→ Exercise:
Restrict the output to the lines below starting at the one that contains "the carton's box." and ending at the one that contains "if empty is", and restate them word for word, both ends included.
____ Data segment
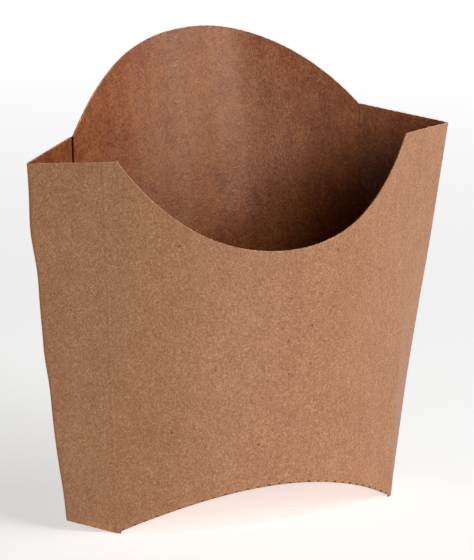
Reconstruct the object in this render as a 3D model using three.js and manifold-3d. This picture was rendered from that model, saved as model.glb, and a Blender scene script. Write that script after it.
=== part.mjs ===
// An empty scoop carton for french fries: one die-cut sheet of brown kraft card, folded and glued.
// Millimetres, +Z up. The scooped front faces -Y and the domed back panel stands at +Y.
//
// The sheet runs from one glue flap round the side, the front with its two ears and the other side
// to the other flap, and the back panel with its dome is glued to the inner face of the flaps.
// The vaulted bottom panel springs from the curved creases of front and back.
import * as THREE from 'three'
import { mergeVertices } from 'three/addons/utils/BufferGeometryUtils.js'
import Module from 'manifold-3d'

// ---------- Driving dimensions ----------

const CARD = 0.5 // thickness of the card
const EDGE = 0.15 // run-out of a cut edge that lies on another layer of card

// Each measure below that is given as { foot, top } changes evenly with height,
// from the foot at z = 0 to the top of the ears.
const EAR_HEIGHT = 97.8 // the outer end of an ear, at the top of the side fold
const SCOOP_END_HEIGHT = 98.5 // the inner end of an ear, where the scoop starts
const BACK_FOOT_HEIGHT = 101.8 // the top of the sides where they meet the back panel

const FRONT_CREASE = { x: { foot: 40.5, top: 45.1 }, y: { foot: -7.4, top: -9.8 } }
const BACK_SEAM = { x: { foot: 40.5, top: 42.3 }, y: { foot: 12, top: 13.3 } }
const FRONT_BULGE = { foot: 12.9, top: 16.4 } // middle of the front panel, ahead of its creases
const BACK_BULGE = { foot: 9, top: 6.4 } // middle of the back panel, behind its seams
const BACK_ROUNDNESS = 2.35 // power of the back panel's bow: 2 is a parabola, more is fuller

// The sheet has sprung open unevenly: the right side is folded tighter at the foot than the left.
// A fold stands on nothing: its foot is lifted, and half way up it bows out or in.
const SIDE_FOLD = {
  lift: 3.1,
  left: { side: -1, x: { foot: 50.6, top: 61.1 }, y: { foot: -0.8, top: 0 }, bow: 0.8 },
  right: { side: 1, x: { foot: 46.4, top: 61.1 }, y: { foot: 3.4, top: 0 }, bow: -0.2 },
}

const SCOOP = { halfWidth: 42.2, depth: 24.8, fullness: 0.32 } // the cut-out of the front panel
const DOME = { height: 22.2, fullness: 0.24 } // the crown of the back panel
const BACK_CURL = { start: 60, atApex: 9.8 } // how far the panel curls back, from this height up
const ARCH_HEIGHT = 11 // rise of the curved bottom creases

const FLAP = { width: 13, taperTop: 9, taperFoot: 7, gapTop: 3, gapFoot: 2 } // the glue flaps
const FLOOR = { lift: 0.2, sideGap: 0.5 } // above the arched edges, and short of their ends

const PANEL_LINES = 16 // upright strips on half of a curved panel
const FLAP_LINES = 4 // upright strips on a glue flap
const SIDE_LINES = 3 // upright strips on each flat side facet
const ROWS = 6 // strips up the walls, between the short edges of the glue flaps
const CROWN_ROWS = 3 // strips from there up to the rim
const FLOOR_ROWS = 3 // strips across the bottom panel
const RIM_PASSES = 6 // rounds that find where a sloping strip meets the rim

// ---------- The walls, level by level ----------

const lerp = (a, b, t) => a + (b - a) * t
const atHeight = (measure, z) => lerp(measure.foot, measure.top, z / EAR_HEIGHT)

// Evenly spread steps from 0 to 1, without the last one unless `closed` is set.
const steps = (count, closed) => Array.from({ length: count + (closed ? 1 : 0) }, (_, i) => i / count)

// Places across half of a curved panel, from its edge (1) to its middle (0).
const FRONT_CORNER = SCOOP.halfWidth / atHeight(FRONT_CREASE.x, SCOOP_END_HEIGHT)
const frontHalf = [1, ...steps(PANEL_LINES, true).map((t) => FRONT_CORNER * (1 - t))]
const FLAP_END = 1 - FLAP.width / BACK_SEAM.x.top
const THIN = EDGE / BACK_SEAM.x.top
const backHalf = [
  ...steps(FLAP_LINES, true).map((t) => lerp(1 - THIN, FLAP_END, t)),
  ...steps(PANEL_LINES - FLAP_LINES, true).map((t) => lerp(FLAP_END - THIN, 0, t)),
]
const mirrored = (half) => [...half.map((t) => -t), ...half.slice(0, -1).reverse()]

const frontPoint = (across, z) => new THREE.Vector2(
  across * atHeight(FRONT_CREASE.x, z),
  atHeight(FRONT_CREASE.y, z) - atHeight(FRONT_BULGE, z) * (1 - across ** 2),
)

// The upper part of the back panel curls back, more and more towards its crown.
const backCurl = (z) => BACK_CURL.atApex
  * Math.max(0, (z - BACK_CURL.start) / (BACK_FOOT_HEIGHT + DOME.height - BACK_CURL.start)) ** 2

const backPoint = (across, z) => new THREE.Vector2(
  across * atHeight(BACK_SEAM.x, z),
  atHeight(BACK_SEAM.y, z)
    + (atHeight(BACK_BULGE, z) + backCurl(z)) * (1 - Math.abs(across) ** BACK_ROUNDNESS),
)

const foldPoint = (fold, z) => new THREE.Vector2(
  fold.side * (atHeight(fold.x, z) + fold.bow * Math.sin(Math.PI * z / EAR_HEIGHT)),
  atHeight(fold.y, z),
)

// ---------- Cut edges ----------

const archHeight = (x) => ARCH_HEIGHT * Math.max(0, 1 - (x / FRONT_CREASE.x.foot) ** 2)

// A rim that falls or rises in a full curve between two corners.
function crown(x, halfWidth, fullness) {
  const t = Math.min(1, Math.abs(x) / halfWidth)
  return (1 - t ** 2) * (1 + fullness * t ** 2)
}

const scoopHeight = (x) => SCOOP_END_HEIGHT - SCOOP.depth * crown(x, SCOOP.halfWidth, SCOOP.fullness)
const domeHeight = (x) => BACK_FOOT_HEIGHT
  + DOME.height * crown(x, atHeight(BACK_SEAM.x, BACK_FOOT_HEIGHT), DOME.fullness)

// The top of an ear rises evenly from the side fold to the start of the scoop.
function earHeight(x) {
  const foldX = SIDE_FOLD.left.x.top
  const inward = (foldX - Math.abs(x)) / (foldX - SCOOP.halfWidth)
  return lerp(EAR_HEIGHT, SCOOP_END_HEIGHT, inward)
}

const frontRim = (x) => (Math.abs(x) > SCOOP.halfWidth ? earHeight(x) : scoopHeight(x))

// The walls slope, so a strip's own x changes on the way up: step up to the rim until it holds.
function meetRim(pointAt, heightOf, start) {
  let z = start
  for (let pass = 0; pass < RIM_PASSES; pass++) {
    z = heightOf(pointAt(z).x)
  }
  return z
}

// ---------- Upright strips, in order round the carton ----------
// A strip has its place at each height and the heights of its ends. `outer` and `inner` tell which
// layers of card it has: that of front, sides and glue flaps, and that of the back panel.

function frontStrips() {
  return mirrored(frontHalf).map((across) => {
    const at = (z) => frontPoint(across, z)
    return { at, low: meetRim(at, archHeight, 0), high: meetRim(at, frontRim, EAR_HEIGHT), outer: true }
  })
}

// From the side fold in to the front crease.
function gussetStrips(fold) {
  return steps(SIDE_LINES, false).map((t) => ({
    at: (z) => foldPoint(fold, z).lerp(frontPoint(fold.side, z), t),
    low: SIDE_FOLD.lift * (1 - t),
    high: lerp(EAR_HEIGHT, earHeight(atHeight(FRONT_CREASE.x, EAR_HEIGHT)), t),
    outer: true,
  }))
}

// From the seam of the back panel out to the side fold.
function sideStrips(fold) {
  return steps(SIDE_LINES, false).map((t) => ({
    at: (z) => backPoint(fold.side, z).lerp(foldPoint(fold, z), t),
    low: SIDE_FOLD.lift * t,
    high: lerp(BACK_FOOT_HEIGHT, EAR_HEIGHT, t),
    outer: true,
  }))
}

// The back panel, with the glue flaps behind its two edges. A flap narrows to its free edge.
function backStrips() {
  return mirrored(backHalf).map((across) => {
    const at = (z) => backPoint(across, z)
    return {
      at,
      low: meetRim(at, archHeight, 0),
      high: meetRim(at, domeHeight, BACK_FOOT_HEIGHT),
      outer: Math.abs(across) > FLAP_END - THIN / 2,
      inner: true,
      taper: Math.min(1, (1 - Math.abs(across)) / (1 - FLAP_END)),
    }
  })
}

function allStrips() {
  const { left, right } = SIDE_FOLD
  return [
    ...sideStrips(left), ...gussetStrips(left), ...frontStrips(),
    ...gussetStrips(right).reverse(), ...sideStrips(right).reverse(), ...backStrips().reverse(),
  ]
}

// ---------- The walls as one closed ring ----------

// The points of a strip, from its foot to its rim. A glue flap starts and ends short of both,
// and the rows of all other strips keep in line with its short edges.
function stripRows({ low, high, outer, inner, taper = 0 }) {
  const from = low + FLAP.gapFoot + FLAP.taperFoot * taper
  const to = Math.min(high, BACK_FOOT_HEIGHT) - FLAP.gapTop - FLAP.taperTop * taper
  const single = (z) => ({ z, outer: outer && !inner })
  const glued = (z) => ({ z, outer })
  return [
    single(low),
    single(from - EDGE),
    ...steps(ROWS, true).map((t) => glued(lerp(from, to, t))),
    ...steps(CROWN_ROWS, true).map((t) => single(lerp(to + EDGE, high, t))),
  ]
}

// A point of strip i at height z, moved off the sheet by `offset`, to the outside of a bend.
function offSheet(strips, i, z, offset) {
  const here = strips[i].at(z)
  const before = strips.at(i - 1).at(z)
  const after = strips[(i + 1) % strips.length].at(z)
  const first = here.clone().sub(before).normalize()
  const second = after.sub(here).normalize()
  const along = first.clone().add(second).normalize()
  const outward = new THREE.Vector2(along.y, -along.x).multiplyScalar(offset / first.dot(along))
  return new THREE.Vector3(here.x + outward.x, here.y + outward.y, z)
}

// Two grids of points, one for each face of the card, joined along their edges.
// Seen from outside the near face, columns follow each other to the right and run up.
function sheet(near, far, ring) {
  const across = near.length
  const up = near[0].length
  const positions = [near, far].flat(2).flatMap((p) => [p.x, p.y, p.z])
  const index = []
  const nearAt = (i, j) => (i % across) * up + j
  const farAt = (i, j) => across * up + nearAt(i, j)
  const quad = (a, b, c, d) => index.push(a, b, c, a, c, d)

  for (let i = 0; i < (ring ? across : across - 1); i++) {
    for (let j = 0; j < up - 1; j++) {
      quad(nearAt(i, j), nearAt(i + 1, j), nearAt(i + 1, j + 1), nearAt(i, j + 1))
      quad(farAt(i, j), farAt(i, j + 1), farAt(i + 1, j + 1), farAt(i + 1, j))
    }
    quad(nearAt(i, 0), farAt(i, 0), farAt(i + 1, 0), nearAt(i + 1, 0))
    quad(nearAt(i, up - 1), nearAt(i + 1, up - 1), farAt(i + 1, up - 1), farAt(i, up - 1))
  }
  const last = across - 1
  for (let j = 0; j < (ring ? 0 : up - 1); j++) {
    quad(nearAt(0, j), nearAt(0, j + 1), farAt(0, j + 1), farAt(0, j))
    quad(nearAt(last, j), farAt(last, j), farAt(last, j + 1), nearAt(last, j + 1))
  }

  const geometry = new THREE.BufferGeometry()
  geometry.setAttribute('position', new THREE.Float32BufferAttribute(positions, 3))
  geometry.setIndex(index)
  return geometry
}

function walls() {
  const strips = allStrips()
  const outerFace = strips.map((strip, i) => stripRows(strip)
    .map((row) => offSheet(strips, i, row.z, row.outer ? CARD : 0)))
  const innerFace = strips.map((strip, i) => stripRows(strip)
    .map((row) => offSheet(strips, i, row.z, strip.inner ? -CARD : 0)))
  return sheet(outerFace, innerFace, true)
}

// The bottom panel is straight from front to back and arched from side to side.
// Its edges end half way through the card of the walls.
function bottomPanel() {
  const halfWidth = FRONT_CREASE.x.foot - FLOOR.sideGap
  const places = mirrored(steps(PANEL_LINES, true).map((t) => 1 - t))
  const face = (rise) => places.map((place) => {
    const x = place * halfWidth
    const z = archHeight(x) + rise
    const front = frontPoint(x / atHeight(FRONT_CREASE.x, z), z).y - CARD / 2
    const back = backPoint(x / atHeight(BACK_SEAM.x, z), z).y - CARD / 2
    return steps(FLOOR_ROWS, true).map((t) => new THREE.Vector3(x, lerp(front, back, t), z))
  })
  return sheet(face(FLOOR.lift + CARD), face(FLOOR.lift), false)
}

// ---------- One solid ----------

const wasm = await Module()
wasm.setup()

function toSolid(geometry) {
  const merged = mergeVertices(geometry)
  return new wasm.Manifold(new wasm.Mesh({
    numProp: 3,
    vertProperties: merged.attributes.position.array,
    triVerts: new Uint32Array(merged.index.array),
  }))
}

function toGeometry(solid) {
  const { vertProperties, triVerts } = solid.getMesh()
  const geometry = new THREE.BufferGeometry()
  geometry.setAttribute('position', new THREE.BufferAttribute(vertProperties, 3))
  geometry.setIndex(new THREE.BufferAttribute(triVerts, 1))
  geometry.computeVertexNormals()
  return geometry
}

const carton = toGeometry(toSolid(walls()).add(toSolid(bottomPanel())))

// The origin is on the ground under the middle of the carton's box.
carton.computeBoundingBox()
const middle = carton.boundingBox.getCenter(new THREE.Vector3())
carton.translate(-middle.x, -middle.y, -carton.boundingBox.min.z)

const kraft = new THREE.MeshStandardMaterial({ color: 0xab815f, roughness: 0.9, metalness: 0 })
const mesh = new THREE.Mesh(carton, kraft)
mesh.name = 'carton'

const scoopCarton = new THREE.Group()
scoopCarton.add(mesh)

export default scoopCarton
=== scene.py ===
"""An empty scoop carton for french fries, folded from one die-cut sheet of brown kraft card.

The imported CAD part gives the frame. This script models the same carton finely: a sleeve with glue
flaps, the domed back panel glued inside them and the vaulted bottom, each of real card thickness.
Lengths are in millimetres, in the CAD part's own axes, until a mesh is written in metres.
"""

import math

import bpy
import numpy as np
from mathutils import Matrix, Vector


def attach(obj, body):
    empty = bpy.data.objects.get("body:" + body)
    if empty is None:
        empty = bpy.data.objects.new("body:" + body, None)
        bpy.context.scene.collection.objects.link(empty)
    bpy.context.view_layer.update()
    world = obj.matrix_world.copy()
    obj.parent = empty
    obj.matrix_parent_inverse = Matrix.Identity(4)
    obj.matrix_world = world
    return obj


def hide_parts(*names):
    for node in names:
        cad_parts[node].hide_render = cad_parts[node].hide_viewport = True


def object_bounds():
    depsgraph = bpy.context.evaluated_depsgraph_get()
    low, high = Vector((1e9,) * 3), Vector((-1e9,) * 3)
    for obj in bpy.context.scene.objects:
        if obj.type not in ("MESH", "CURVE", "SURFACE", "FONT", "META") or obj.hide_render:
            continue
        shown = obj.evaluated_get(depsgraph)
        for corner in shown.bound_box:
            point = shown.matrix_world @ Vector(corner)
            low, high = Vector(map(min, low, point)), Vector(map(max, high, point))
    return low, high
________
→ Exercise response:
// The origin is on the ground under the middle of the carton's box.
carton.computeBoundingBox()
const middle = carton.boundingBox.getCenter(new THREE.Vector3())
carton.translate(-middle.x, -middle.y, -carton.boundingBox.min.z)

const kraft = new THREE.MeshStandardMaterial({ color: 0xab815f, roughness: 0.9, metalness: 0 })
const mesh = new THREE.Mesh(carton, kraft)
mesh.name = 'carton'

const scoopCarton = new THREE.Group()
scoopCarton.add(mesh)

export default scoopCarton
=== scene.py ===
"""An empty scoop carton for french fries, folded from one die-cut sheet of brown kraft card.

The imported CAD part gives the frame. This script models the same carton finely: a sleeve with glue
flaps, the domed back panel glued inside them and the vaulted bottom, each of real card thickness.
Lengths are in millimetres, in the CAD part's own axes, until a mesh is written in metres.
"""

import math

import bpy
import numpy as np
from mathutils import Matrix, Vector


def attach(obj, body):
    empty = bpy.data.objects.get("body:" + body)
    if empty is None:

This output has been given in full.